= Aim of the task =
Which lines include the word "that"? Copy each of them.

______

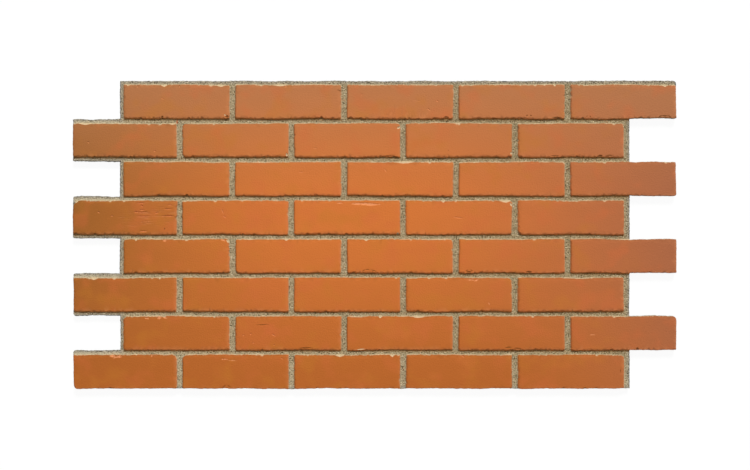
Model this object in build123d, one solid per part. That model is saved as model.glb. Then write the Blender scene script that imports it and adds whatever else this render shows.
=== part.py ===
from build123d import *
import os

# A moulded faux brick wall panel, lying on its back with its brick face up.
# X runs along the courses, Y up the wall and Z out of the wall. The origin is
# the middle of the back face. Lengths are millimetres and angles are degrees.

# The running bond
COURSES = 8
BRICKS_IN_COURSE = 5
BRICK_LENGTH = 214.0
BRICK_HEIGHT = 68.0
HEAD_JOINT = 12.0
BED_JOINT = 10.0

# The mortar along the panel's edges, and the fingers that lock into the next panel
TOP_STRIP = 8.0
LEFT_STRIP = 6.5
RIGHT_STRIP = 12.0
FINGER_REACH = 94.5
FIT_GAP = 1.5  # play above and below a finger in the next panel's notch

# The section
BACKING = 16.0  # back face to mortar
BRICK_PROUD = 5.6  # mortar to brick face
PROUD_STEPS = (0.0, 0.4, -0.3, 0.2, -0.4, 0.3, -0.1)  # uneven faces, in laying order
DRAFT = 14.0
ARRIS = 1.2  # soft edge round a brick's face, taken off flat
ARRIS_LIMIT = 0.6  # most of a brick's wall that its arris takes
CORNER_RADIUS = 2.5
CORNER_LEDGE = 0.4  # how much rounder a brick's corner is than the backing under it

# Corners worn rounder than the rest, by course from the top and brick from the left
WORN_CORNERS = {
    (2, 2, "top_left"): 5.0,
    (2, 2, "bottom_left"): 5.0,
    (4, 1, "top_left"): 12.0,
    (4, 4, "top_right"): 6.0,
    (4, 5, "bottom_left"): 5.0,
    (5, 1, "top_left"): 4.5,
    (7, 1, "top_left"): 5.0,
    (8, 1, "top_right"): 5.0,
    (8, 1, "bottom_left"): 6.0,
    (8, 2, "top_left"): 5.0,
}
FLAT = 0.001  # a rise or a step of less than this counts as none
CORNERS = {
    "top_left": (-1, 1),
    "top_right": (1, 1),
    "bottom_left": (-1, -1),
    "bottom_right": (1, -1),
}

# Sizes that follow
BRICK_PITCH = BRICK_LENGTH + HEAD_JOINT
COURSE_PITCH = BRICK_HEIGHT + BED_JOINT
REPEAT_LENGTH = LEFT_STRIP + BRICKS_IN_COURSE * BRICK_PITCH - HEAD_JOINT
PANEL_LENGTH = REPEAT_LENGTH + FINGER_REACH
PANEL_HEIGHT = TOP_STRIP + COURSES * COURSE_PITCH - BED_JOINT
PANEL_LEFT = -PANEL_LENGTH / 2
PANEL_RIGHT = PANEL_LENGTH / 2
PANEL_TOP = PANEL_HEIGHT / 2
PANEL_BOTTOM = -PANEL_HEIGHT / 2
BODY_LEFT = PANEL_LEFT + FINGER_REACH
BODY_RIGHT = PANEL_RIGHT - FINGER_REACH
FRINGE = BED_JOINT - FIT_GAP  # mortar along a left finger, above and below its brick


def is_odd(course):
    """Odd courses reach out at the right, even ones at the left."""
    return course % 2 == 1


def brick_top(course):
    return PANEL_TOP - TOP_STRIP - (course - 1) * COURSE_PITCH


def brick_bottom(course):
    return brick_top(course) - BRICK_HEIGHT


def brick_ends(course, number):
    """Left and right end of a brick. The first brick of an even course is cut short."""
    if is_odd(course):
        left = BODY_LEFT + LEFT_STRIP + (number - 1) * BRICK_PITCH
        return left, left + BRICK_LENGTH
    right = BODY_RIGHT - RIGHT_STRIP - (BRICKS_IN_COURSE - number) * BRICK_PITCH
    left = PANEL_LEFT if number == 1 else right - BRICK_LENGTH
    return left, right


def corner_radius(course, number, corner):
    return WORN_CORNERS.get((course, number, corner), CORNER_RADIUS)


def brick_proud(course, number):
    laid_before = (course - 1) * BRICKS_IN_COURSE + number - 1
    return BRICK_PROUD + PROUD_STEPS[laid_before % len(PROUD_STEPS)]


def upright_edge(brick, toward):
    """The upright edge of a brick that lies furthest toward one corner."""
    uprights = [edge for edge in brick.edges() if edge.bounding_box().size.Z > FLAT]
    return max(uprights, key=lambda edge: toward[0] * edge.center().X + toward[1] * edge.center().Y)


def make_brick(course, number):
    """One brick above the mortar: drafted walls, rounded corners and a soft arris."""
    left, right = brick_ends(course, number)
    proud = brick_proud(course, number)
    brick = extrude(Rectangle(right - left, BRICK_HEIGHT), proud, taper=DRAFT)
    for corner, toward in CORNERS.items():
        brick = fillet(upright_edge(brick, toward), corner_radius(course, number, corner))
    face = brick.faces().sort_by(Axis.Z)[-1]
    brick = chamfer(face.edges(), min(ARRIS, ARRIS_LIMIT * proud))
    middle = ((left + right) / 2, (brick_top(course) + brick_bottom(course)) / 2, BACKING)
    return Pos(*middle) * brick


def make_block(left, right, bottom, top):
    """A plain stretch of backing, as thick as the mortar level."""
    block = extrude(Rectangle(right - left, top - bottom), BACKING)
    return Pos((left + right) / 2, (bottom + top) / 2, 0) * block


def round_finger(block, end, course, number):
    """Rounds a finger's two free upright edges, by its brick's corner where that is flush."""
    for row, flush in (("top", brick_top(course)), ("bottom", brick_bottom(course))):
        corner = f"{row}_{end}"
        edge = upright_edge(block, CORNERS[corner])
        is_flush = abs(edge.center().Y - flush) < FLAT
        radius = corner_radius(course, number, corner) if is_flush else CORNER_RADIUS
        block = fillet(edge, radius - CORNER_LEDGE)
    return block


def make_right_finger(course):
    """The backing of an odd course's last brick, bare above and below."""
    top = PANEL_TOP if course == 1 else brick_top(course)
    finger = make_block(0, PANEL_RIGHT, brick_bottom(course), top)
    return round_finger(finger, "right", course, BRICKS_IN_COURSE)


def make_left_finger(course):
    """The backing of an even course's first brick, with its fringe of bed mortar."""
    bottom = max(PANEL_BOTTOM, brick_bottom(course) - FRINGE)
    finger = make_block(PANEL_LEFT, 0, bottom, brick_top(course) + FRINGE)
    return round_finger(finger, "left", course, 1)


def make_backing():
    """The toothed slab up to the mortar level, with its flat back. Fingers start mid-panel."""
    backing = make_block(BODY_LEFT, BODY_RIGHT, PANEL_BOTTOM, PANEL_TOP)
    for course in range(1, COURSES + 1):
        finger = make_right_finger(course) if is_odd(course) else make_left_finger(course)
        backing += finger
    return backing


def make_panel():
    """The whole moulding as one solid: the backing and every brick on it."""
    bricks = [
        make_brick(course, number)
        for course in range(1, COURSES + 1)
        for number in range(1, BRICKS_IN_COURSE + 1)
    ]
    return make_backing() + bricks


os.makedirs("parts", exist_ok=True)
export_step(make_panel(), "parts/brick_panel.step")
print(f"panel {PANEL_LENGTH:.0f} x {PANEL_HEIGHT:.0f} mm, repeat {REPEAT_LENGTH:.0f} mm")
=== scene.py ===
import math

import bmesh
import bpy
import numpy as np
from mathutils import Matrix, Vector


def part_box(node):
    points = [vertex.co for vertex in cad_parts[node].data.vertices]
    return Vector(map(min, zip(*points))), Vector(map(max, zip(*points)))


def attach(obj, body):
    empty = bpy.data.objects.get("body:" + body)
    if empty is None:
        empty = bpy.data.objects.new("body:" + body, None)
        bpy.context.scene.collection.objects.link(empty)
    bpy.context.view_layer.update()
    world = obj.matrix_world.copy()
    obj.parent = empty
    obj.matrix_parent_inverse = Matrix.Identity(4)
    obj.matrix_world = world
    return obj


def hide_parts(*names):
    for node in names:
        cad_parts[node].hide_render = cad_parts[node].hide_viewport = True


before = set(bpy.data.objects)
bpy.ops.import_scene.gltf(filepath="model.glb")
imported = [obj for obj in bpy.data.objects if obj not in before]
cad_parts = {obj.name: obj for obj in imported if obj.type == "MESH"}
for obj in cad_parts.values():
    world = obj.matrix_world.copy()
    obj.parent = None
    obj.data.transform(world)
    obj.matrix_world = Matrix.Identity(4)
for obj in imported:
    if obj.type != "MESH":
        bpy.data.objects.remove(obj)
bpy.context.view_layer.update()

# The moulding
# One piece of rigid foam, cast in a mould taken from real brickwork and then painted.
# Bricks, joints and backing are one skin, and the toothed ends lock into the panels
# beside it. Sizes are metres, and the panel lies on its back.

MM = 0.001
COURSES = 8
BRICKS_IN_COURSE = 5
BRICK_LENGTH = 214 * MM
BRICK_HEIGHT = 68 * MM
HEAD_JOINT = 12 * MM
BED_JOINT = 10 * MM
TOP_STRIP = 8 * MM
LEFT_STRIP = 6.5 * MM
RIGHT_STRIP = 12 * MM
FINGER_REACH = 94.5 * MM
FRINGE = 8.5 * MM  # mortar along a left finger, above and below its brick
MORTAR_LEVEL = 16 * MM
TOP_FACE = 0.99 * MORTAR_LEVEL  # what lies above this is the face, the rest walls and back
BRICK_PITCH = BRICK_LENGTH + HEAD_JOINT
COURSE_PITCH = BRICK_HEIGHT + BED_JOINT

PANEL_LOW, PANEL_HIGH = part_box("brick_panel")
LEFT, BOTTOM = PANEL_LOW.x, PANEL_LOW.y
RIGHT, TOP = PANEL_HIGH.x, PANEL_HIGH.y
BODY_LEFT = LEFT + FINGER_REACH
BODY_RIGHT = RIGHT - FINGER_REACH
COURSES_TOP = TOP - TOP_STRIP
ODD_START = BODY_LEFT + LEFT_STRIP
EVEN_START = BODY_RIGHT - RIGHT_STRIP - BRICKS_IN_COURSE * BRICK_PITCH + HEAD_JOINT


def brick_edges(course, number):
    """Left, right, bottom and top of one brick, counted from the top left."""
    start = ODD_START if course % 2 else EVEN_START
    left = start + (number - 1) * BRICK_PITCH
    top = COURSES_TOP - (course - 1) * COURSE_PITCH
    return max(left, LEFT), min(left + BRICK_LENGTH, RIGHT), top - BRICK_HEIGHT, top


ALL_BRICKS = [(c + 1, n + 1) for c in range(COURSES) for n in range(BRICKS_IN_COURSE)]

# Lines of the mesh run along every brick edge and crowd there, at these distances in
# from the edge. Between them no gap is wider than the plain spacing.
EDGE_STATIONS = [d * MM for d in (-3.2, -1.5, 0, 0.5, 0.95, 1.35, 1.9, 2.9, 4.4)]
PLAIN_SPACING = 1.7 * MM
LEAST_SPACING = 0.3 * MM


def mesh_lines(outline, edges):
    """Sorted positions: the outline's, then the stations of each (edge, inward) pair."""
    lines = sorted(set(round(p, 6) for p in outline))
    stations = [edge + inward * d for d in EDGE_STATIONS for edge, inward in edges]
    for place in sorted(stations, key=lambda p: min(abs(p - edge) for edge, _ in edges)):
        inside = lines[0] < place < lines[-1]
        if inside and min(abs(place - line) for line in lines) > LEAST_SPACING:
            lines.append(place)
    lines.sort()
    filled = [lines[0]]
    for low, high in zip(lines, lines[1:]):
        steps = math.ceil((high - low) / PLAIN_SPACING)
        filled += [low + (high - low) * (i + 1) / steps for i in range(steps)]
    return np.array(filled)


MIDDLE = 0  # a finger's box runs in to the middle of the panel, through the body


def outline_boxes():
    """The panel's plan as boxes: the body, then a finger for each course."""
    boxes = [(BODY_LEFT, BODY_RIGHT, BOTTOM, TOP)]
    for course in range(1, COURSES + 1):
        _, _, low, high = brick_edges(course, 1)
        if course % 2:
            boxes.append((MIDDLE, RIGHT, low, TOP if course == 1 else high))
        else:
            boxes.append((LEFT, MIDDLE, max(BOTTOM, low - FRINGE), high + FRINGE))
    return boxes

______

= Solution to this task =
Model this object in build123d, one solid per part. That model is saved as model.glb. Then write the Blender scene script that imports it and adds whatever else this render shows.
# The mortar along the panel's edges, and the fingers that lock into the next panel
ARRIS_LIMIT = 0.6  # most of a brick's wall that its arris takes
# Sizes that follow
    """The upright edge of a brick that lies furthest toward one corner."""
    """Rounds a finger's two free upright edges, by its brick's corner where that is flush."""